# ADA/IBC --Exemption of Accessible Means of Egress in Existing Buildings



## Bruce_C (Apr 6, 2013)

ADA 2010 refers to the IBC for accessible means of egress.

Exception 1 to Article 1007. 1 IBC 2009/2012 [Accessible means of egress...] reads “Accessible means of egress are not required in alterations to existing buidlings.”

Does/should this exception apply if the only alteration to the existing building is to provide an accessible elevatior to a basement assembly space that requires two means of egress [neither existing means is accessible and one is thru a storage room with 3 gas-fired appliances leading to a Bilco door that can only be opened from inside]. Even if the new elevator were compliant for accessible egress, still only one means of egress would be provided, compared to two that would be required for new construction or an addition.

I'm looking for justification to the owner that this exemption does not or should not apply as it creates a hazardous condition for the handicapped unless one or more means of accessible egress is provided. DOJ guidance notes the exemption without further comment.

Any thoughts would be appreciated.


----------



## lunatick (Apr 7, 2013)

ADASAD deals primarily with access. Not Egress.
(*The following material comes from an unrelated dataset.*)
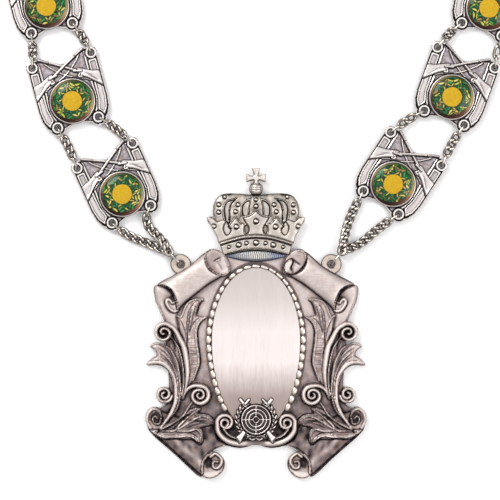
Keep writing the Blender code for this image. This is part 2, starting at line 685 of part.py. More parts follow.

Egress is left mainly to the building code.

Looking  at IBC 2012. I do not see where the elevator here would have to be an  egress elevator. this requires backup power generation.

Would be nice to provide one, but the stairs and area of refuges is what I believe will be required.

So check ibc chapter 10 with regards to the elevator requirement

Chapter 10 - Means of Egress

Chapter 10 - Means of Egress

Also, realize the stair and the area of refuge role in the accessible means of egress.

Chapter 10 - Means of Egress

Chapter 10 - Means of Egress

Chapter 4 - Special Detailed Requirements Based on Use and Occupancy


----------



## mark handler (Apr 7, 2013)

First of all welcome to the board.

One of the first things I was taught by the "old" ICBO guys is an "EXCEPTION to the code" is not "Compliance" with the code.

Compliance is just that.

Second the 2010 ADASAD, does not specify the IBC 2009/2012.

it states you need to comply with *207 Accessible Means of Egress*

*207.1 General. Means of egress shall comply with section 1003.2.13 of the International Building Code (2000 edition and 2001 Supplement) or section  1007 of the International Building Code (2003 edition)(incorporated by reference, see "Referenced Standards" in Chapter 1).*

Not the exceptions. Now will the DOJ come after you, unlikely.


----------



## Bruce_C (Apr 7, 2013)

Thanks for the comments, and correction to the referenced code. Yes, the exemption in the IBC carries forward from the 2000 IBC  thru 2012, but only 2000/2003 are referenced in the 2010 ADASAD.


----------